I haven't read all the material on it b/c it was all generated so fast but maybe an interesting post would be on how fast it all happened, how amazon's far reach makes it susceptible to speedy online protests en masse

Christopher: I didn't either b/c I figured once it was fixed it was fixed. Amazon only caring about the almighty dollar, couldn't afford to sabotage one entire demographic but obviously that is my inherent bias. I am just a wee bit uncomfortable with Nash's response so quickly. What if it was an error? (and I am not saying that it was, but what if it turns out to be simply a programming error-is all the anger justified b/c of past behavior. I guess it must be but I am just curious b/c they never seemed like that kind of company to me...hell they gave the Big O almost 100K last year and 0 to McCain.)

me: plenty of "Big O" supporters are still homophobic so I wouldn't clear anyone based on that, and Nash's point is privilege, which is always more visible to those who don’t have it than those who do

Christopher: Right, but kind of an impossible point to argue in any way right? Not that he isn't right, but where is the dialog there?

me: I think he's only arguing that amazon shouldn't ignore this even if it was just a mistake, they have to recognize the message that the lgbt community felt

Christopher: That I absolutely agree with.

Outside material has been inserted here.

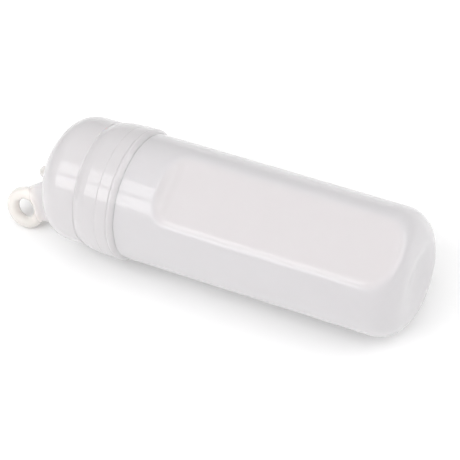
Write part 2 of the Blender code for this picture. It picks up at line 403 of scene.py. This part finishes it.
inner_side = rounded_outline([
    (inner_r, shoulder_z - INNER_CONE_LOW, 0, 1.4),
    (inner_r, PANEL_ZONE_HIGH, 0, 0.35),
    (inner_r, PANEL_ZONE_LOW, 0, 1.4),
    (inner_r, floor_z, inner_corner, 0.8),
    (0, floor_z, 0, 1),
])
neck_zone = (shoulder_z + NECK_ZONE_LOW, MOUTH_Z - NECK_ZONE_HIGH, NECK_R)
vial = turned_skin("vial_body_shell", outer_side + inner_side, len(outer_side), neck_zone)
vial_plastic = milky_plastic("vial_plastic", VIAL_MILK)
# Paints the flat panels lighter and warmer than the round wall: painted light.
tint_where(vial_plastic, "panel", PANEL_WARM_PAINTED_LIGHT)
panel_rule = side_panels()
thread_rule = screw_thread()
panel_rule.bake_on(vial, vial_plastic)
thread_rule.bake_on(vial, vial_plastic, {"Start": RIM_Z + THREAD_START})
vial.data.transform(LAY_DOWN)
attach(vial, "vial")
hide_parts("vial_body")


# ---- Screw cap -------------------------------------------------------------------------------
# The other moulding, in the same milky plastic: a dome over a threaded skirt with two low beads
# and a thin flared lip. Both lanyard eyes are moulded on and flow into the dome, so the cap is
# one piece. Heights count from its rim.
CAP_R = 14.9
CROWN_R = 20.9
KNUCKLE_R = 6.5
BASE_TO_CROWN = 94.0
CAP_LENGTH = BASE_TO_CROWN - RIM_Z
INSIDE_CAD = 0.01
LIP_R = (cap_high.y - cap_low.y) / 2 / MM - INSIDE_CAD
THREAD_ROOT_R = 13.4
LEDGE_Z = 14.8
SKIRT_ZONE_LOW = 4.0
SKIRT_ZONE_HIGH = 0.3
ATTIC_R = 12.0
LIP_PLAY = 0.012
DOME_STEP = 0.5
ATTIC_STEP = 1.0
EYE_WIRE_R = 1.45
EYE_RING_R = 3.75
EYE_OUT = 12.4
EYE_RISES = (7.4, 4.4)
EYE_SPREAD = 27.0
EYE_BOX_LOW = (0.5, -4.0, 11.0)
EYE_BOX_HIGH = (18.5, 4.0, 39.0)
SKIN_LEVEL = 0.5
CAP_MILK = (0.765, 0.745, 0.755)
# A lighter cream for the eyes: painted light, standing in for light showing through the clear ring.
EYE_PAINTED_LIGHT_CREAM = (0.935, 0.885, 0.85)
CAP_TRANSMISSION = (0.35, 0.45)
CAP_ROUGHNESS = (0.45, 0.2)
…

me: I don't think he's calling for the overthrow of amazon or labeling them as homophobic, though others are

Christopher: Maybe he isn't but that is what happened REALLY quickly.

me: yeah, and that's the post topic

And so it is!


Anonymous said...

Altho I'm familiar with the story but not the intimate details, I must let you know that the link to Nash's comments isn't working. I enjoyed your interview. (First time visitior - I'll be back.)

Brian said...

Thanks for mentioning - I've fixed the link.